Rule of Law

Liberty endures in two-system China

(June 7, 2010) While China still often treats dissent with a mailed fist, the lesson of Hong Kong over the last 13 years is that Beijing is also capable of using the velvet glove, writes Gideon Rachman in The Financial Times.

The Chinese government cannot tolerate dissent. The Chinese people care about economics not politics. The Tiananmen Square massacre in Beijing is now largely forgotten.

Those three statements are a rough summary of the current conventional wisdom about China. And yet, last Friday night, I witnessed an event that undermined all three ideas. More than 100,000 people gathered in a park in Hong Kong to commemorate the 21st anniversary of the crushing of the Tiananmen protests on June 4 1989. In the middle of the Hong Kong demonstration was a large gold-coloured replica of the “Goddess of Democracy” statue, carried by the students in Tiananmen Square and provocatively similar to America’s Statue of Liberty. The Hong Kong demonstrators lit candles to commemorate the dead of 1989 and, as one speaker put it, “for all those people on the mainland of China, who cannot demonstrate tonight”.

The fact that so many residents of Hong Kong turned out showed an impressive commitment to democratic ideals. But the fact that they were allowed to demonstrate was impressive for a different reason. It showed that the government of China can deal with dissent with subtlety and restraint.

I was last in Hong Kong in 1997, on the famous and fateful night on which Britain handed back control of the territory to China. Apart from the pomp and ceremony, my main memory is of the torrential rain.

Back in 1997, my basic assumption was that the Chinese government’s promise to Hong Kong of “one country, two systems” would last as long as a flimsy umbrella in a Hong Kong tornado. It was hard to believe that the thugs who had sent the tanks into Tiananmen Square would really allow Hong Kong’s journalists to keep criticising the Chinese government, or would resist the temptation to control the courts. But, in fact, the Chinese government really does seem to have let Hong Kong preserve its freedoms.

The annual Tiananmen commemoration presses hard on the most sensitive spot in modern Chinese history – but it is tolerated, and it is not an isolated example. The Hong Kong press is still free; the courts are still independent. Local newspapers such as Hong Kong’s Apple Daily regularly carry vigorous criticism of Beijing. The Falun Gong spiritual movement – banned in mainland China as a dangerous cult – has had its right to demonstrate in Hong Kong protected by the local courts.

Over lunch in Hong Kong last week, I met Martin Lee, who for many years was the face of Hong Kong’s democracy movement and a fierce critic of the Chinese government. I reminded Mr Lee that we had last met in 1996, shortly before the handover. I had taken him to a fancy restaurant in London and had been surprised (and mildly embarrassed) to find that he would consume only a cup of water and a bread roll. “I was getting myself used to a prison diet,” he remarked – and I don’t think he was joking. Shortly before the handover, it seemed entirely possible that the likes of Mr Lee would end up in jail.

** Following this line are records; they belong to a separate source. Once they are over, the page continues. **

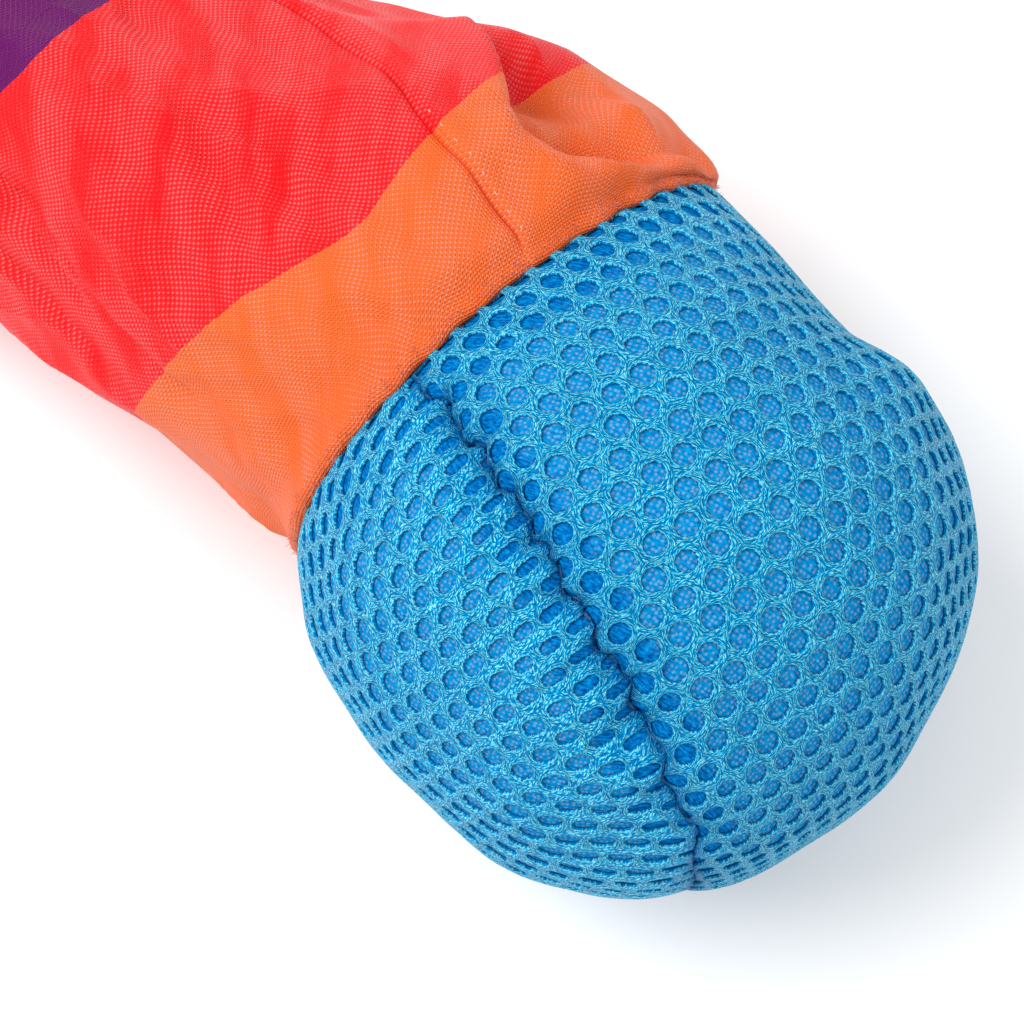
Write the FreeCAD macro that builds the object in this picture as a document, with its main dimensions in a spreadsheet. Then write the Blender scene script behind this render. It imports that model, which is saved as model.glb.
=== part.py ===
"""Throw-and-tug training toy: a stuffed mesh head on a long, slack, tapering fabric sleeve.

Millimetres. +X runs from the tail to the tip of the head and +Z is up. The origin is the centre
of the flat patch that the head rests on.
"""

import FreeCAD, Part
import Sketcher

import math
import os

SIZES = [
    # the stuffed head: a dome in front of its widest ring, a barrel behind it
    ("axis_height", 46.0, "height of the head's long axis"),
    ("belly_place", 3.0, "x of the widest ring"),
    ("belly_radius", 51.0, "radius of the widest ring"),
    ("dome_reach", 47.0, "from the widest ring to the tip"),
    ("neck_reach", 39.0, "from the widest ring back to the neck"),
    ("neck_radius", 40.5, "radius of the neck"),
    ("mesh_wall", 3.0, "thickness of the air mesh"),
    ("seam_place", 20.3, "from the head's long axis to the upright seam on its -Y side"),
    ("seam_gap", 0.8, "slot between two panels along a seam"),
    ("thread_wide", 0.5, "width of the sewing thread in a seam"),
    ("thread_deep", 1.6, "depth of the sewing thread in a seam"),
    ("thread_sunk", 0.6, "how far the thread lies under the surface"),
    ("stitch_sunk", 0.5, "how far the neck's stitches lie inside the neck's radius"),
    ("stitch_inner", 2.0, "how far inside it their inner edge is"),
    ("free_gap", 0.2, "air between pieces that don't touch"),
    ("head_room", 300.0, "side of a block that holds the whole head"),
    ("toy_room", 1200.0, "side of a block that holds the whole toy"),
    # what the head holds
    ("squeaker_radius", 17.0, "radius of the squeaker bladder"),
    ("squeaker_half", 11.0, "half the height of the squeaker bladder"),
    ("squeaker_wall", 1.2, "wall of the squeaker bladder"),
    ("reed_radius", 3.4, "radius of the reed's barrel"),
    ("reed_bottom", 6.5, "reed's lower end over the squeaker's middle"),
    ("reed_top", 13.0, "reed's upper end over the squeaker's middle"),
    ("reed_bore", 1.2, "radius of the reed's air way"),
    ("reed_fit", 0.05, "air between the reed and its hole"),
    ("reed_reach", 20.0, "how far over the squeaker's middle its holes are bored"),
    ("flange_radius", 5.2, "radius of the reed's flange"),
    ("flange_bottom", 11.6, "underside of the reed's flange over the squeaker's middle"),
    ("disc_thick", 1.0, "thickness of the disc that closes the head"),
    # the sleeve: lengths along it, and how it lies
    ("cloth", 1.0, "wall of the sleeve"),
    ("neck_joint", 1.0, "from the head's rear edge to the sleeve's front edge"),
    ("collar_length", 45.0, "from the neck to the first bend"),
    ("front_length", 141.0, "from the first bend to the second"),
    ("middle_length", 140.0, "from the second bend to the third"),
    ("rear_length", 106.0, "from the third bend to the tail end"),
    ("collar_heading", 24.0, "turn of the collar from -X towards -Y, in degrees"),
    ("front_heading", 20.0, "the same for the front length"),
    ("middle_heading", 8.0, "the same for the middle length"),
    ("rear_heading", 0.0, "the same for the rear length"),
    ("floor_sink", 2.5, "how far the slack wall is pressed flat by the floor"),
    ("wide_neck", 40.5, "half width at the neck"),
    ("tall_neck", 40.5, "half height at the neck"),
    ("wide_first", 42.5, "half width at the first bend"),
    ("tall_first", 33.0, "half height at the first bend"),
    ("wide_front", 37.0, "half width halfway to the second bend"),
    ("tall_front", 25.0, "half height there"),
    ("wide_second", 33.0, "half width at the second bend"),
    ("tall_second", 20.0, "half height there"),
    ("wide_middle", 29.0, "half width halfway to the third bend"),
    ("tall_middle", 17.0, "half height there"),
    ("wide_third", 25.0, "half width at the third bend"),
    ("tall_third", 14.0, "half height there"),
    ("wide_rear", 20.0, "half width halfway to the tail end"),
    ("tall_rear", 10.0, "half height there"),
    ("wide_last", 16.5, "half width at the tail end"),
    ("tall_last", 4.6, "half height there"),
    ("seam_share", 0.33, "place of the sleeve's seams off its middle, as a share of its half width"),
    ("bend_limit", 40.0, "turn that the sleeve's ends leave room for, in degrees"),
    ("knuckle_first", 40.0, "radius of the rounded end at the first bend"),
    ("knuckle_second", 34.0, "the same at the second bend"),
    ("knuckle_third", 26.0, "the same at the third bend"),
    ("knuckle_gap", 0.4, "air between a rounded end and its socket"),
    # the tail end and its loop
    ("binding_wide", 38.0, "width of the folded tape on the tail end"),
    ("binding_long", 22.0, "length of the folded tape"),
    ("binding_tall", 6.4, "thickness of the folded tape"),
    ("binding_round", 1.5, "radius along the tape's upper edges"),
    ("strap_wide", 20.0, "width of the webbing"),
    ("strap_thick", 1.6, "thickness of the webbing"),
    ("root_deep", 18.0, "how deep the webbing sits in the folded tape"),
    ("hinge_out", 5.0, "from the folded tape to where the loop flops"),
    ("root_clear", 1.2, "air between the stacked ends and the loop that flops over them"),
    ("loop_reach", 50.0, "from there to the centre of the loop's round end"),
    ("loop_radius", 12.0, "outer radius of the loop's round end"),
    ("loop_mouth", 8.0, "from the flopping line to where the two layers part"),
    ("mouth_rise", 1.36, "how far that parting lies over the flopping line"),
    ("mouth_radius", 0.6, "radius of the corner where the two layers part"),
    ("tack_radius", 0.7, "radius of a bar of stitches"),
    ("tack_wide", 17.0, "length of a bar of stitches"),
    ("tack_step", 12.0, "distance between the two bars of stitches"),
]

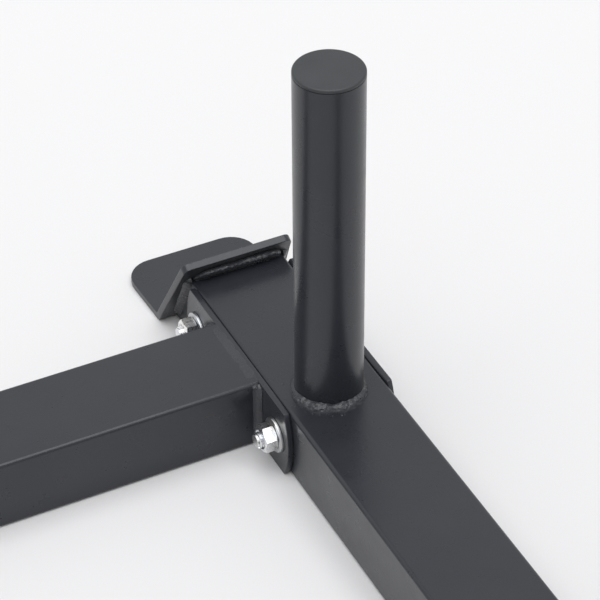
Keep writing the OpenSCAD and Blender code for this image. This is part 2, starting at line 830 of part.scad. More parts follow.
fasten(top_spots) washer();  // top_washers
fasten(gusset_spots) bolt();  // gusset_bolts
fasten(gusset_spots) nut();  // gusset_nuts
fasten(gusset_spots) washer();  // gusset_washers
left() cup_bracket();  // left_cup_bracket
left() cup_hook_plates();  // left_cup_hook_plates
left() cup_liner();  // left_cup_liner
left() cup_screws();  // left_cup_screws
cup_bracket();  // right_cup_bracket
cup_hook_plates();  // right_cup_hook_plates
cup_liner();  // right_cup_liner
cup_screws();  // right_cup_screws
left() arm_bracket();  // left_arm_bracket
left() arm_tube();  // left_arm_tube
left() arm_end_plate();  // left_arm_end_plate
left() arm_liner();  // left_arm_liner
left() arm_screws();  // left_arm_screws
left() pull_pin();  // left_pull_pin
left() pin_knob();  // left_pin_knob
arm_bracket();  // right_arm_bracket
arm_tube();  // right_arm_tube
arm_end_plate();  // right_arm_end_plate
arm_liner();  // right_arm_liner
arm_screws();  // right_arm_screws
pull_pin();  // right_pull_pin
pin_knob();  // right_pin_knob
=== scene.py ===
"""Looks of the squat rack: coated steel, weld beads, bolts, plastic, floor, light and camera."""

import json
import math
import bmesh
import bpy
from mathutils import Matrix, Vector, noise


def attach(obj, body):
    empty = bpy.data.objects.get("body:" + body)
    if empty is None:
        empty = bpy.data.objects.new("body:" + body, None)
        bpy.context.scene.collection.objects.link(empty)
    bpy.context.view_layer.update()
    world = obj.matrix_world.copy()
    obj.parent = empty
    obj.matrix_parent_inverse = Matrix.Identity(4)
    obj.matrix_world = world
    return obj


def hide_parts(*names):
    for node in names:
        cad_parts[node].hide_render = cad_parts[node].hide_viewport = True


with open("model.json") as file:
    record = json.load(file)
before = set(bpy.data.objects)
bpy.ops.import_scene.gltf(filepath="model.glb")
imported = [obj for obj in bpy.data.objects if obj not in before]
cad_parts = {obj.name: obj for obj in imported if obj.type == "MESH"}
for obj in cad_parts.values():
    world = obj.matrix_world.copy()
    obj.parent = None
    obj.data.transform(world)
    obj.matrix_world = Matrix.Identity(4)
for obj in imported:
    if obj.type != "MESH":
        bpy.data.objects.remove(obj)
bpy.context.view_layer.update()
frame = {"nodes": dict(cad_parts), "record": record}

# Sizes of the frame, in metres, as the solids have them
FOOT_X = 0.56
TUBE_W = 0.077
TUBE_H = 0.057
TUBE_R = 0.003
POST_Y = 0.4465
POST_R = 0.025
POST_H = 0.273
POST_CAP_T = 0.003
CROSS_Y = 0.510
CROSS_Z = 1.735
UPRIGHT_Y = -0.134
PLATE_T = 0.005
FLANGE_PITCH = 0.134
FLANGE_OFFSET = 0.002
BEND_Y = 0.6325
FOOT_LEAN = math.radians(28)
CUP_Z = 1.4
ARM_Z = 0.8
WELD_LEG = 0.005
FOOT_WELD = 0.004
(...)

Thirteen years after the handover, Mr Lee was willing to eat baked oysters and pronounce himself “pleasantly surprised” by how things have turned out. But he argues that the preservation of Hong Kong’s freedoms has as much to do with the determination of local people, as with the forbearance of the government in Beijing.

In 2003 the local Hong Kong government, working with the central authorities in China, put forward draft legislation for draconian “national security” laws that potentially threatened freedom-of-speech and association in Hong Kong. Hundreds of thousands of local citizens took to the streets to protest – and the government backed down and withdrew the legislation.

Mr Lee is far from complacent. Like many in Hong Kong he is deeply dissatisfied with the government’s proposals to introduce electoral democracy to the territory. The idea is that, from 2017, Hong Kong’s chief executive will be elected by universal suffrage. But the snag is that all candidates will first have to be approved by an official nominations committee. Hong Kong’s democracy movement is justifiably sceptical that the Chinese government has any real intention of allowing Hong Kong genuinely to select its own leader.

Yet while Hong Kong is still some way from electoral democracy, it has retained many of the other freedoms of a liberal society – in particular independent courts and media.

Mr Lee worries that, without a freely elected government, all of Hong Kong’s other freedoms are vulnerable to being suddenly swept away by a capricious decision made in Beijing.

There is plenty of reason to fear the intolerance of the Chinese government. On some issues, such as Tibet and Taiwan, official Chinese policy and rhetoric remain strident and unyielding. In mainland China, dissidents continue to be locked up – Liu Xiaobo, a prominent human rights activist, was sentenced to 11 years in prison late last year.

But while China still often treats dissent with a mailed fist, the lesson of Hong Kong over the last 13 years is that Beijing is also capable of using the velvet glove.

China still has a dangerous and uncertain political path to tread, if it is gradually to move towards a freer political system. In Hong Kong, last Friday night, I got a tantalising glimpse of what that freer China of the future might look like.